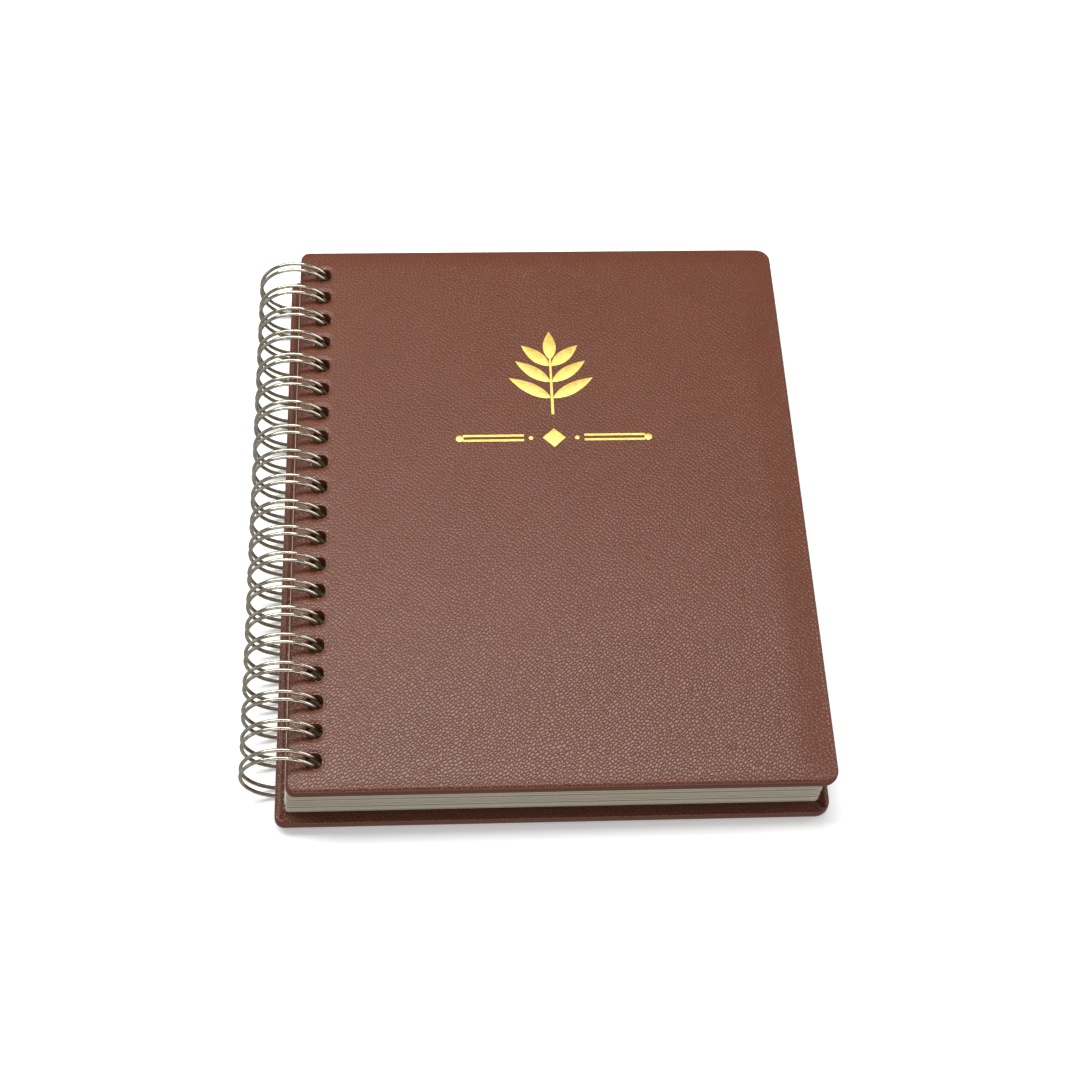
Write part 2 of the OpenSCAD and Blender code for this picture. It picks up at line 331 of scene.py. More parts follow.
def antique_wire():
    """Polished antique-brass plating, darker and duller in patches."""
    made, nodes, links, shader = material("antique_wire")
    wear = node(nodes, "ShaderNodeTexNoise", {"Scale": 0.6, "Detail": 5.0, "Roughness": 0.6})
    links.new(grid_coordinates(nodes, links, (1.0, 1.0, 1.0)), wear.inputs["Vector"])
    dark, light = (0.46, 0.415, 0.31), (0.72, 0.68, 0.55)
    tint(nodes, links, shader, wear.outputs["Fac"], [(0.32, dark), (0.66, light)])
    dull = node(nodes, "ShaderNodeMapRange",
                {"From Min": 0.3, "From Max": 0.7, "To Min": 0.27, "To Max": 0.14})
    links.new(wear.outputs["Fac"], dull.inputs["Value"])
    links.new(dull.outputs["Result"], shader.inputs["Roughness"])
    shader.inputs["Metallic"].default_value = 1.0
    return made


# ---------------------------------------------------------------- covers

GRID = 0.72  # step of a cover's mesh over its middle
EDGE_GRID = 0.36  # and near its edges
CELL_STEPS = 12  # mesh steps along each side of the cell round a hole
CELL_W = 8.0  # a cell's size along X. Along Y it is the pitch.
RINGS = (0.22, 0.42, 0.58, 0.71, 0.81, 0.885, 0.94, 0.975)  # from a cell's border to its hole
EDGE_BAND = 1.0  # width of the band of mesh along the edges
FORE_BAND = 5.0
CREASE = 0.12  # half the width of the step from the turn-in to the endpaper
STRIP_W = 7.0  # the padding is thinner over this width, under the loops
INNER_ROLL = 0.7  # radius of the edge towards the leaves
RIM_FALL = 0.42  # depth of the rounded rim of a hole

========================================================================

▶ [What you have to do] Give the material above again, word for word.

▶ [Solution to this problem]
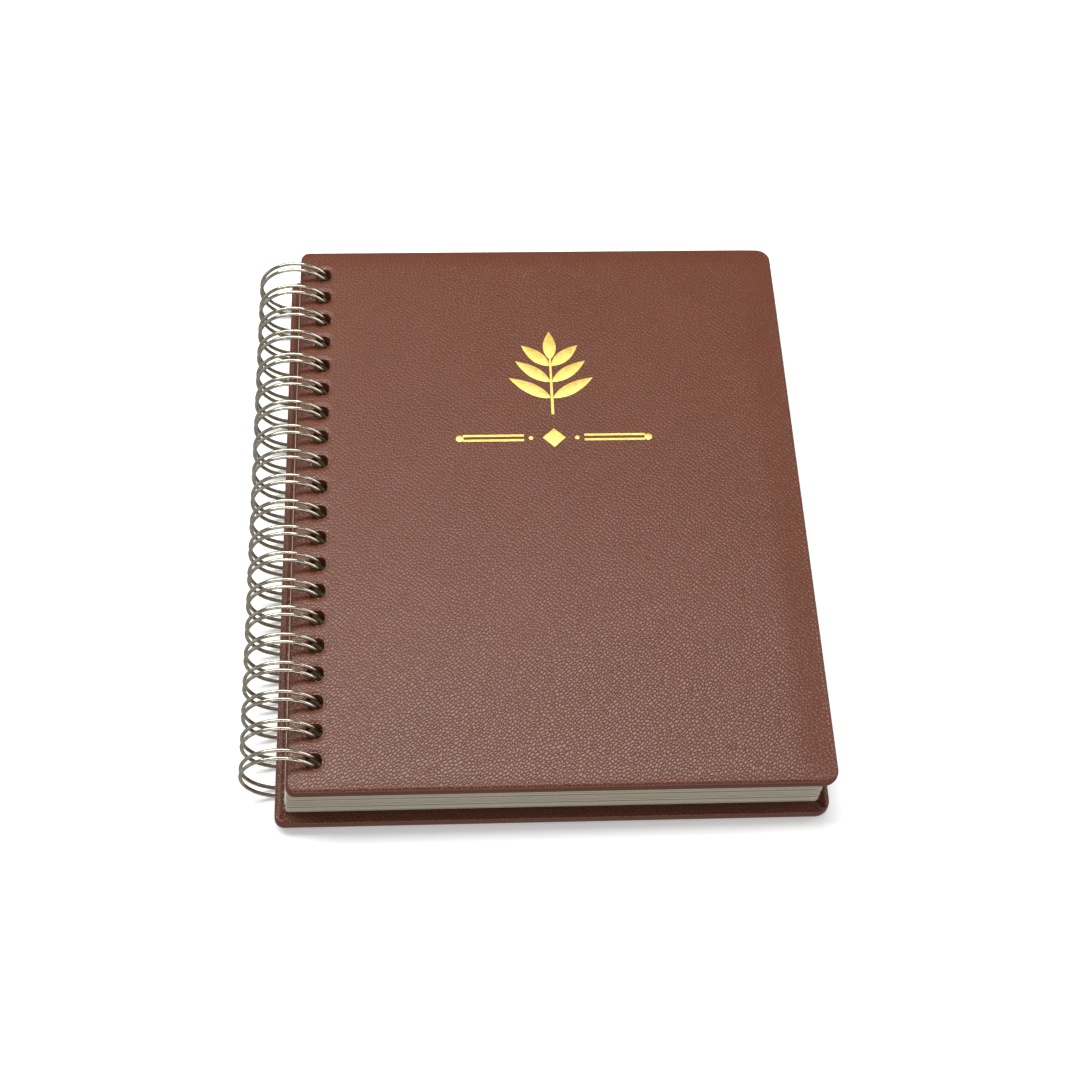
Write part 2 of the OpenSCAD and Blender code for this picture. It picks up at line 331 of scene.py. More parts follow.
def antique_wire():
    """Polished antique-brass plating, darker and duller in patches."""
    made, nodes, links, shader = material("antique_wire")
    wear = node(nodes, "ShaderNodeTexNoise", {"Scale": 0.6, "Detail": 5.0, "Roughness": 0.6})
    links.new(grid_coordinates(nodes, links, (1.0, 1.0, 1.0)), wear.inputs["Vector"])
    dark, light = (0.46, 0.415, 0.31), (0.72, 0.68, 0.55)
    tint(nodes, links, shader, wear.outputs["Fac"], [(0.32, dark), (0.66, light)])
    dull = node(nodes, "ShaderNodeMapRange",
                {"From Min": 0.3, "From Max": 0.7, "To Min": 0.27, "To Max": 0.14})
    links.new(wear.outputs["Fac"], dull.inputs["Value"])
    links.new(dull.outputs["Result"], shader.inputs["Roughness"])
    shader.inputs["Metallic"].default_value = 1.0
    return made


# ---------------------------------------------------------------- covers

GRID = 0.72  # step of a cover's mesh over its middle
EDGE_GRID = 0.36  # and near its edges
CELL_STEPS = 12  # mesh steps along each side of the cell round a hole
CELL_W = 8.0  # a cell's size along X. Along Y it is the pitch.
RINGS = (0.22, 0.42, 0.58, 0.71, 0.81, 0.885, 0.94, 0.975)  # from a cell's border to its hole
EDGE_BAND = 1.0  # width of the band of mesh along the edges
FORE_BAND = 5.0
CREASE = 0.12  # half the width of the step from the turn-in to the endpaper
STRIP_W = 7.0  # the padding is thinner over this width, under the loops
INNER_ROLL = 0.7  # radius of the edge towards the leaves
RIM_FALL = 0.42  # depth of the rounded rim of a hole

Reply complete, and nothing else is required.